Finally, simply asserting that utility-scale solar has the same benefits as rooftop solar – and comparing their relative costs on that premise – ignores the externalities associated with putting energy production facilities in remote areas. A number of utility-scale solar projects have proven highly controversial precisely because of their adverse impacts on birds and imperiled species, their destruction of sensitive habitat areas, and overall adverse impacts. Projects in the Mojave desert, for example, have killed thousands of birds, displaced the highly imperiled Desert Tortoise, and had other deleterious environmental impacts. A meaningful comparison of the two types of solar generation must quantify the habitat loss, wildlife threats, and other compromised environmental values associated with utility-scale solar projects.
In making its rate adjustments late last year, the Nevada PUC obviously did not rely on this very recent E3 Study. To the contrary, it considered – but rejected – a prior iteration of the same Study, which had concluded that Nevada solar providers were not being subsidized by other ratepayers.
There is also a larger question embedded in the Nevada PUC’s decision to adjust rates to “fix” purported cross-subsidies going to solar providers. Contrary to the PUCs premise, electricity rates are often not aligned with customer reliance on either the grid or the electric power itself. Rather, it is well recognized that utility rate setting is “more art than science.” For example, the “classic cross subsidy,” common in utility rates, is to have “industrial and commercial rate classes subsidize residential” rates.
Another common example of cross-subsidization arises from the fact that, as noted, residential rates generally do not depend on the time of day power is used, but rather are based on a flat rate. But utilities pay different rates for power depending on demand over the day – since peak power plants charging the highest rates must be used during hours of peak demand – and different rates at different times of year. As a result, consumers using more power during non-peak demand periods are regularly subsidizing peak demand users.
Accordingly, the Nevada PUC’s decision to substantially raise rates for solar providers was triply flawed.
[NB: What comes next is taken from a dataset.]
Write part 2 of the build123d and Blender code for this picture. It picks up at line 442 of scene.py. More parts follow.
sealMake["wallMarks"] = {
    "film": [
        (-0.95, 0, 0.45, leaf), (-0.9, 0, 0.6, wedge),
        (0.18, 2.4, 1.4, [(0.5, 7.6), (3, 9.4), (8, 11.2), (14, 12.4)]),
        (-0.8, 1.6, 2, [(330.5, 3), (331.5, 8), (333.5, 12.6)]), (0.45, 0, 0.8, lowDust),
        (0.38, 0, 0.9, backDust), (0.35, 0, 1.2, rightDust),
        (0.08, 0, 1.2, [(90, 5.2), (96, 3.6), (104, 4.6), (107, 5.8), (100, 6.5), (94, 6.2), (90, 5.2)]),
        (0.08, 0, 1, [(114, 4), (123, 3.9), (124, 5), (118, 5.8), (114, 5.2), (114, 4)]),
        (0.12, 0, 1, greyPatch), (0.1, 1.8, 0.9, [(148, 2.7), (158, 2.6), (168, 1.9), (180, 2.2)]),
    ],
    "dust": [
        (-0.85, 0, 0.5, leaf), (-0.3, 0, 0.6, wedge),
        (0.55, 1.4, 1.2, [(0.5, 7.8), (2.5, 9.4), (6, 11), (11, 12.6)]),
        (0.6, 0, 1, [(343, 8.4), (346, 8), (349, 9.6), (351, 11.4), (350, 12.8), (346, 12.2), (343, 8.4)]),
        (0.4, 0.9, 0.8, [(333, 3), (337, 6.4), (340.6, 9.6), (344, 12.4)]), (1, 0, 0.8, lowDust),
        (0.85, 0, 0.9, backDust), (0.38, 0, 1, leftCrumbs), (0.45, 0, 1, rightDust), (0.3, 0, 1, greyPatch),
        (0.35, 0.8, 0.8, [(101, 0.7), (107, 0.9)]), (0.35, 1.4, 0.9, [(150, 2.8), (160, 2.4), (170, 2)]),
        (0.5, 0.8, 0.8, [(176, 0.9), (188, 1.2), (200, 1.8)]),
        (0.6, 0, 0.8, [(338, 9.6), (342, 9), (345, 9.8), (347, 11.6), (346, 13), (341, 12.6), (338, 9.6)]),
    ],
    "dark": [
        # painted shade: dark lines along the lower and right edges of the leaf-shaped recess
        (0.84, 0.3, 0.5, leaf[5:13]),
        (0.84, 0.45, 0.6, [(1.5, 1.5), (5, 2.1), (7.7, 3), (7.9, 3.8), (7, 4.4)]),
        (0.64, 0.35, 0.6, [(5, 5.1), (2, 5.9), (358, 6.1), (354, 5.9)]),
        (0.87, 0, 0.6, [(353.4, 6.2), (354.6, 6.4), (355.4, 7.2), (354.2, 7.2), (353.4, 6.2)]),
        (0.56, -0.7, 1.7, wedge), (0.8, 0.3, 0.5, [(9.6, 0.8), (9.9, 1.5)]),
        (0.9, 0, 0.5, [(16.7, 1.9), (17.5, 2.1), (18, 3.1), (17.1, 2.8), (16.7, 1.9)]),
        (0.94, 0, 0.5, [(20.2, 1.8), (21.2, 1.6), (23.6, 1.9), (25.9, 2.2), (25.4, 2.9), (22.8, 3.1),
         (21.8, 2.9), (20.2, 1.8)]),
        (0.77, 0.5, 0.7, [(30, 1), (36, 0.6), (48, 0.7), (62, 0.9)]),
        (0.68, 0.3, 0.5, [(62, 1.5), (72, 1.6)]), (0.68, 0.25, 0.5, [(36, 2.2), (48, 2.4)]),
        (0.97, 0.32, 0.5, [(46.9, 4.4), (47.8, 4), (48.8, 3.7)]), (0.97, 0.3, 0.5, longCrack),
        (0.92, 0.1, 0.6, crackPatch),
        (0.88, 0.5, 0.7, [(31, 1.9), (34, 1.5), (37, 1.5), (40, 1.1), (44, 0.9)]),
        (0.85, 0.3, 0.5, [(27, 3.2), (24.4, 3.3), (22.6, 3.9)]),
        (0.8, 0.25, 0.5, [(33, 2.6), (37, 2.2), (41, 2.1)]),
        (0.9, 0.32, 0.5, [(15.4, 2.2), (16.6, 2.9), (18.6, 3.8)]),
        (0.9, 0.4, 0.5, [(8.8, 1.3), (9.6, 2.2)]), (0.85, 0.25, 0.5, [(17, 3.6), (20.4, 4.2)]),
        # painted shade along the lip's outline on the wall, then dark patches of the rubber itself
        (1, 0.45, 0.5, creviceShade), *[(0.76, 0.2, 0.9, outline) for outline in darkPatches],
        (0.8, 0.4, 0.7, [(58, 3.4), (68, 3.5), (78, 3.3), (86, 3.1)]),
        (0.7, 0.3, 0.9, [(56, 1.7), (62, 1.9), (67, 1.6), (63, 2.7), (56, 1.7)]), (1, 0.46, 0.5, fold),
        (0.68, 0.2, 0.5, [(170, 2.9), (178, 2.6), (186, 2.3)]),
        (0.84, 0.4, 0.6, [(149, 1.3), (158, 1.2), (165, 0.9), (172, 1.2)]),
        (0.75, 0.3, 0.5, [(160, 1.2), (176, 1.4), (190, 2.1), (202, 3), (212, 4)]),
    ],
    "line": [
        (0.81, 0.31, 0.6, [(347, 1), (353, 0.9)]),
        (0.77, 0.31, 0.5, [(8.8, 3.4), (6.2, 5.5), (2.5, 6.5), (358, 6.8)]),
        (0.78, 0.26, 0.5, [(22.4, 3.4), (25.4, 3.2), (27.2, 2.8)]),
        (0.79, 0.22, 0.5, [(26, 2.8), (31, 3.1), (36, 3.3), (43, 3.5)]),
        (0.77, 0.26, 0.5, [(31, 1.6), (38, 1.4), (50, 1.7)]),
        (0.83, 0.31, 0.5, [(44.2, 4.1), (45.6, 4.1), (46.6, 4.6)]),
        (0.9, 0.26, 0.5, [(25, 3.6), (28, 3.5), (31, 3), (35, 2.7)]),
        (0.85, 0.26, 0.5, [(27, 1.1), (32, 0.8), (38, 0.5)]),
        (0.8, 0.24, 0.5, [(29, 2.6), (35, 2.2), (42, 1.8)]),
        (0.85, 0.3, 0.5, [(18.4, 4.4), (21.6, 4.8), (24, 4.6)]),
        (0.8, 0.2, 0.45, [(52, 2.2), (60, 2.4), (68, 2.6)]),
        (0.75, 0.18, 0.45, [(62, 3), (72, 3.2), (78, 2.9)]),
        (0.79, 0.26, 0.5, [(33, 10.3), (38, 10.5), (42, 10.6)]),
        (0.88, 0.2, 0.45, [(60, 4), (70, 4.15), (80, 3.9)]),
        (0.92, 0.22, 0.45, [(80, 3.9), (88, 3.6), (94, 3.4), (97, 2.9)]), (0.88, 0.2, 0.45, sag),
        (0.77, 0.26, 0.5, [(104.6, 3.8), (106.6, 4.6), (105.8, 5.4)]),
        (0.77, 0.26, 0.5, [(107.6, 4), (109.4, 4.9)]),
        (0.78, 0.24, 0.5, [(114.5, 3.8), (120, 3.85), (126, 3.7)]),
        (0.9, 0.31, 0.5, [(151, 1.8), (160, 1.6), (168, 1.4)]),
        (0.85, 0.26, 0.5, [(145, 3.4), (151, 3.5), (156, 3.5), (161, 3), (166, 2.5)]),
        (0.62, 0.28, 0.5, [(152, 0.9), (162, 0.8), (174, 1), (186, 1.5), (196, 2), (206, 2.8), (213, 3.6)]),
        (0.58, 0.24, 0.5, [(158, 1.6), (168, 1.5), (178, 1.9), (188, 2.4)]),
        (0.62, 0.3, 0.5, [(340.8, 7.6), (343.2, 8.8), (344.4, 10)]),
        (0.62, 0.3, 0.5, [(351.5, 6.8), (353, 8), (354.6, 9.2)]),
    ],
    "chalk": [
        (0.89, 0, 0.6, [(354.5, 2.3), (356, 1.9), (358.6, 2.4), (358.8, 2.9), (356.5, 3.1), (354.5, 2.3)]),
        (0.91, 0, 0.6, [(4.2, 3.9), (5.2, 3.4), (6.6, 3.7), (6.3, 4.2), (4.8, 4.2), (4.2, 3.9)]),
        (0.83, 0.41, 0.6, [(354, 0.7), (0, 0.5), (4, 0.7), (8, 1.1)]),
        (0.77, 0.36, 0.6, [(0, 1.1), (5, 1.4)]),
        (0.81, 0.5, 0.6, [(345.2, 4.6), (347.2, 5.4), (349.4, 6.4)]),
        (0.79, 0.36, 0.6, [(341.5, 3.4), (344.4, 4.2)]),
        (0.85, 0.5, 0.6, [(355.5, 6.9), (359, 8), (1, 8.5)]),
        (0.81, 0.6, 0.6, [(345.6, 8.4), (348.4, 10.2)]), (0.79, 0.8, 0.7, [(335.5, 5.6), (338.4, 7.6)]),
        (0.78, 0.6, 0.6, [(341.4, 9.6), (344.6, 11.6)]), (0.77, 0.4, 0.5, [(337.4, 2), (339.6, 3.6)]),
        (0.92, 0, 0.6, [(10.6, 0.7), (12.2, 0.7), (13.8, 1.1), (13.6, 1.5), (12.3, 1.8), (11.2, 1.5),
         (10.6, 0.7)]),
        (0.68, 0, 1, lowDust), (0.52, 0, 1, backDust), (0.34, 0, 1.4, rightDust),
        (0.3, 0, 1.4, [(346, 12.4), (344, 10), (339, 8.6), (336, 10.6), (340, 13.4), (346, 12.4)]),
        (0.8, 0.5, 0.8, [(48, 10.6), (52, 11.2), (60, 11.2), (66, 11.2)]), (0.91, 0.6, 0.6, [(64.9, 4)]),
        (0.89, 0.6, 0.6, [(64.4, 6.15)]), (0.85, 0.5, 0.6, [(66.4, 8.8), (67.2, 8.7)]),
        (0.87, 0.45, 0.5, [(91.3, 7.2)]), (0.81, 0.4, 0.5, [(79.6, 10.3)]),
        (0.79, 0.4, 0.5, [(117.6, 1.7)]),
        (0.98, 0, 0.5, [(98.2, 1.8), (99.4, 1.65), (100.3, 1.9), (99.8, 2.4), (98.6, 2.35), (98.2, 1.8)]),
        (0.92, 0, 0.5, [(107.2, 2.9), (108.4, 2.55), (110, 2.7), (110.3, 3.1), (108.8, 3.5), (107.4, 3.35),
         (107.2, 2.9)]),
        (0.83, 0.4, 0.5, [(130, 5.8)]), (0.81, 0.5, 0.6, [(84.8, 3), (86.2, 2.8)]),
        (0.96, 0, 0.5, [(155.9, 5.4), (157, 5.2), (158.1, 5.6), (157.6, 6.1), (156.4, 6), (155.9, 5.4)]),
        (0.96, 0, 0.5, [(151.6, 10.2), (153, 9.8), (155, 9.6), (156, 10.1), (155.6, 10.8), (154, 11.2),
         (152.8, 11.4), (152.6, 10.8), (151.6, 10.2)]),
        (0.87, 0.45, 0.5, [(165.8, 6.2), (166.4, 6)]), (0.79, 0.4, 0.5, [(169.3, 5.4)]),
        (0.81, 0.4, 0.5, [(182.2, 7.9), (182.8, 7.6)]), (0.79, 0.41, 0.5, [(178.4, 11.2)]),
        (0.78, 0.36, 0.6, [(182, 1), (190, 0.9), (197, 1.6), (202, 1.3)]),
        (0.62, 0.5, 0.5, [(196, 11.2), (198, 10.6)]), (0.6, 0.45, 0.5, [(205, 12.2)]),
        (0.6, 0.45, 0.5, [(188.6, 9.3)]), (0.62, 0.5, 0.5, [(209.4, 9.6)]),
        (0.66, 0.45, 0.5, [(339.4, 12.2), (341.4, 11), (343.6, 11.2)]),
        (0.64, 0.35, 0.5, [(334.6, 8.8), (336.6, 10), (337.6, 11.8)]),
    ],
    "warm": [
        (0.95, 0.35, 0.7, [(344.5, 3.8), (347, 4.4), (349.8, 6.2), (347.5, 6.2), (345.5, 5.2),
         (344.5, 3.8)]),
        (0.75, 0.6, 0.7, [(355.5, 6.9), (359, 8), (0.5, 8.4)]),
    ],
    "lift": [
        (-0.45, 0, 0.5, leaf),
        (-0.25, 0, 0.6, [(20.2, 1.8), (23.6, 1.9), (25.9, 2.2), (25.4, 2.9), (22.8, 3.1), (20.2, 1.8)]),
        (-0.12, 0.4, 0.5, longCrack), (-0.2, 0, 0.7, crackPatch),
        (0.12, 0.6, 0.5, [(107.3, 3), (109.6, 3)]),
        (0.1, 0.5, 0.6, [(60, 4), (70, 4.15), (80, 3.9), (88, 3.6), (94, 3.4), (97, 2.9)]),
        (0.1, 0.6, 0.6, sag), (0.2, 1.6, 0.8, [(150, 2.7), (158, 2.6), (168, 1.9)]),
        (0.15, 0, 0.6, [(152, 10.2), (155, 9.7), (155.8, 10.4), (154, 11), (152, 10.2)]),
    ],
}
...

It failed to properly consider the external benefits of rooftop solar. It improperly elevated the issue of cross-subsidies that utilities and consumers have routinely tolerated as inherent in the ratemaking process. And, most insidiously, it devastated the market for rooftop solar development in a sun rich state.
2. Solar Generation Used In The Home May Warrant Special Treatment In Utility Rate-Making.
It is also not clear that regulators should consider a solar provider’s reduced reliance on the grid in considering whether there are cross-subsidies. For example, in concluding that ratepayers are subsidizing solar customers, the recent E3 Report took into account the extent to which solar customers reduce their utility payments by virtue of their reliance on the power they generate for their own homes, as well as their excess generation.
This is arguably unjust and unreasonable. There are multiple ways a homeowner can reduce her reliance on grid-produced electricity. First and foremost, energy conservation measures such as more energy efficient appliances, improved insulation (and thus less reliance on air-conditioning or electric heat), or even energy efficient light bulbs can lower demand than therefore utility bills. Second, appliances that rely on alternative traditional power sources – such as natural gas heating or dryers – can reduce electric bills. And finally, there are other renewable energy options, including not only residential solar, but geothermal, wind power, and even small-scale hydro-electric power.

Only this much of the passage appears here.